### What the task requires
Every line with the string "scene" should be gathered.

= = = =

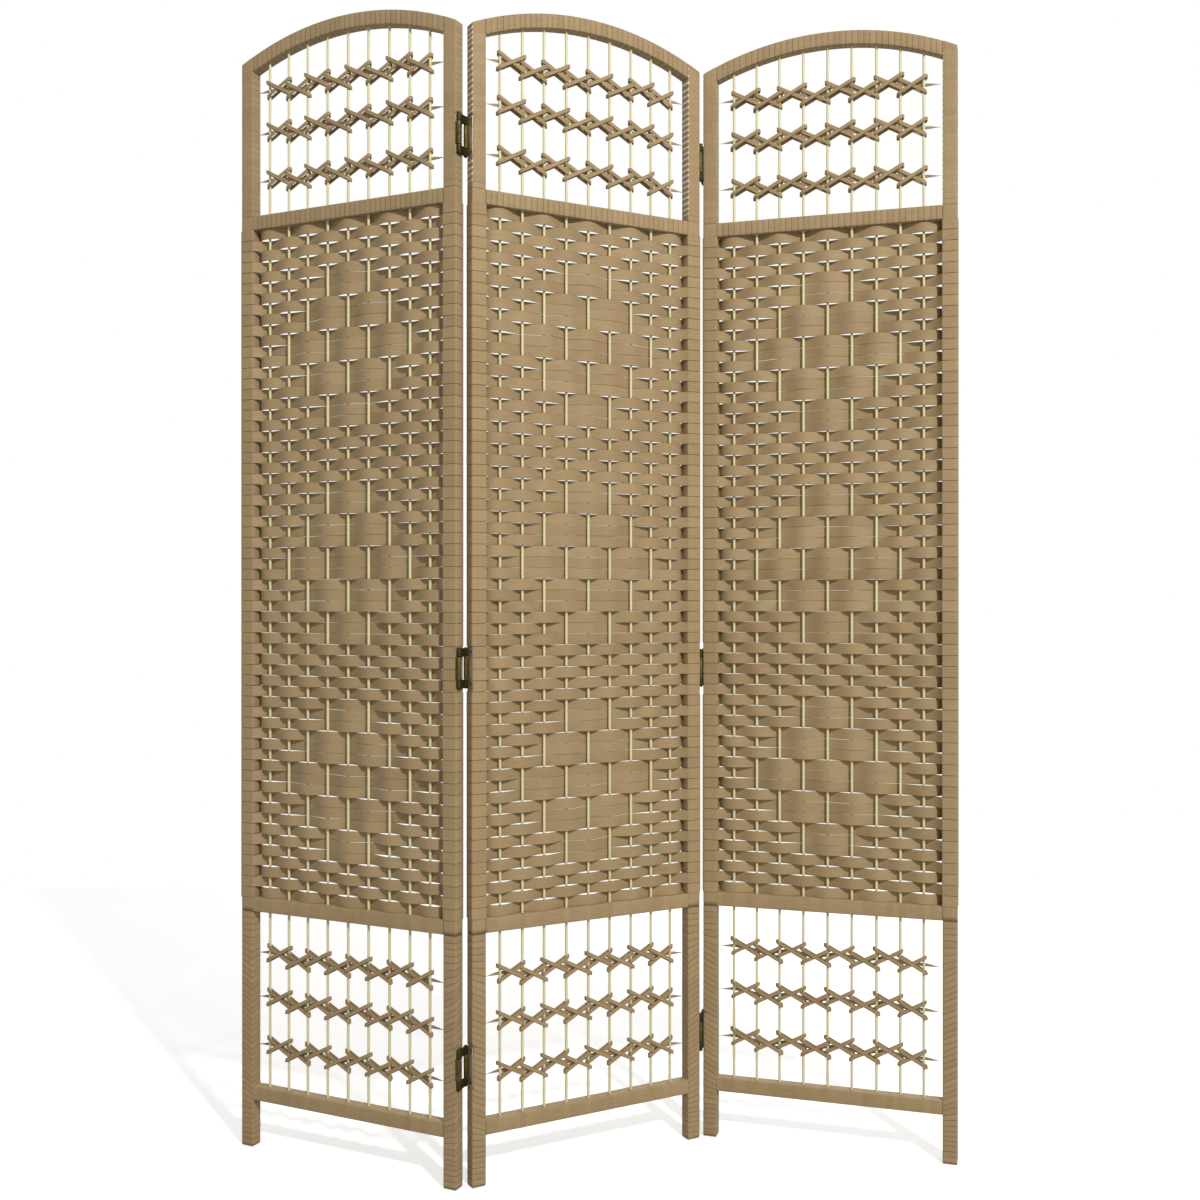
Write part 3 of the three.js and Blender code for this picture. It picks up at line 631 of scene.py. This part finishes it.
def row_sides():
    """For each row, -1 where the strip passes in front of a rod or stile and 1 where it passes
    behind: the left stile, the nine rods, the right stile."""
    sizes = bpy.context.scene.screen_plait
    rows = []
    for row in range(1, sizes.rows + 1):
        odd = row % 2 == 1
        passes = ODD_ROW if odd else EVEN_ROW
        for start in DIAMOND_STARTS:
            step, place = divmod(row - start, 3)
            if 0 <= step < len(DIAMOND_MIDDLES):
                inverse = step in (1, 3)
                passes = EVEN_ROW if inverse else ODD_ROW
                passes = DIAMOND_MIDDLES[step] if place == 1 else passes
        stile = 1 if odd else -1
        rows.append([stile] + [-1 if letter == "F" else 1 for letter in passes] + [stile])
    return np.array(rows, float)


def weave_path(sides, steps=10):
    """The way of one strip between the stiles: from rod to rod it swings from one face to the other
    by half a cosine wave, and it leaves a stile steeply and levels out at the first rod by a power
    of the distance."""
    plait, sizes = bpy.context.scene.screen_plait, bpy.context.scene.screen_frame
    inner = half_wide() - sizes.stile_wide
    knots_x = np.concatenate([[-inner], ROD_AT, [inner]])
    knots_y = sides * np.concatenate([[plait.at_stile], np.full(len(ROD_AT), plait.wave), [plait.at_stile]])
    t = np.arange(steps) / steps
    wave = (1 - np.cos(math.pi * t)) / 2
    swing = np.tile(wave, (len(knots_x) - 1, 1))
    swing[0] = 1 - (1 - t) ** 2.3
    swing[-1] = t**2.3
    x = (knots_x[:-1, None] + np.diff(knots_x)[:, None] * t).ravel()
    y = (knots_y[:-1, None] + np.diff(knots_y)[:, None] * swing).ravel()
    return np.append(x, knots_x[-1]), np.append(y, knots_y[-1])


def wrap_path(near):
    """The way of a strip round the right-hand stile, from where it meets it on the near face, round
    its outer side and its far face, to the inner side. near is -1 for the front, 1 for the back."""
    plait, sizes = bpy.context.scene.screen_plait, bpy.context.scene.screen_frame
    inner, outer = half_wide() - sizes.stile_wide, half_wide()
    radius = 1.4 * MM
    out = 0.5 * MM
    quarter = np.linspace(0, math.pi / 2, 4)
    y = plait.at_stile
    right, left = outer + out - radius, inner - out + radius
    face = np.linspace(inner, right, 5)[1:-1]
    first = np.stack([face, np.full(3, -y)], -1)
    corner_1 = np.stack([right + radius * np.sin(quarter), -y + radius * (1 - np.cos(quarter))], -1)
    corner_2 = np.stack([right + radius * np.cos(quarter), y - radius * (1 - np.sin(quarter))], -1)
    back = np.stack([np.linspace(right, left, 5)[1:-1], np.full(3, y)], -1)
    corner_3 = np.stack([left - radius * np.sin(quarter), y - radius * (1 - np.cos(quarter))], -1)
    tuck = np.stack([np.full(2, inner - out), np.array([0, -y + 2 * MM])], -1)
    near_part = np.concatenate([first, corner_1[:1]])
    far_part = np.concatenate([corner_2[-1:], back, corner_3, tuck])
    whole = np.concatenate([first, corner_1, corner_2, back, corner_3, tuck])
    return [part * [1, -near] for part in (whole, near_part, far_part)]


def infill_strips(panel):
    """Every strip of a panel's infill. Each is one strip that wraps both stiles, or is cut at the
    outer side of a stile where the middle hinge lies."""
    plait = bpy.context.scene.screen_plait
    low, high = span(f"{panel}_lower_rail")[1], span(f"{panel}_upper_rail")[0]
    pitch = (high - low) / plait.rows
    random = np.random.RandomState(40 + PANELS.index(panel))
    hinges = {side: [z for z in hinge_heights(panel, side) if low < z < high] for side in (-1, 1)}
    tubes = []
    for row, sides in enumerate(row_sides()):
        z = high - (row + 0.5) * pitch
        section = flat_strip(pitch - plait.gap, plait.thick)
        open_side = {side: any(abs(z - h) < plait.window_half + pitch / 2 for h in hinges[side]) for side in (-1, 1)}
        x, y = weave_path(sides)
        ways = {side: wrap_path(sides[0]) for side in (-1, 1)}
        right = ways[1][1] if open_side[1] else ways[1][0]
        left = (ways[-1][1] if open_side[-1] else ways[-1][0])[::-1] * [-1, 1]
        paths = [np.concatenate([left, np.stack([x, y], -1), right])]
        paths += [ways[side][2] * [side, 1] for side in (-1, 1) if open_side[side]]
        tone, phase = random.rand(), random.rand(3) * 2 * math.pi
        for way in paths:
            if way[0, 0] > way[-1, 0]:
                way = way[::-1]
            stray = np.sin(way[:, 0] * 31 + phase[0]) + 0.6 * np.sin(way[:, 0] * 73 + phase[1])
            height = z + plait.wander * 0.6 * stray * smooth_step(0.19 - np.abs(way[:, 0]), 0, 0.03)
            path = np.column_stack([way, height])
            points, run, across, tones, edge = strip_along(path, section, tone, lead=row * 0.7)
            tubes.append(tube(to_row(panel, points), run[:, None], across[None] + np.zeros((len(path), 1)), tones, edge))
    return tubes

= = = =

### Output of the task
Write part 3 of the three.js and Blender code for this picture. It picks up at line 631 of scene.py. This part finishes it.
    sizes = bpy.context.scene.screen_plait
    plait, sizes = bpy.context.scene.screen_plait, bpy.context.scene.screen_frame
    plait, sizes = bpy.context.scene.screen_plait, bpy.context.scene.screen_frame
    plait = bpy.context.scene.screen_plait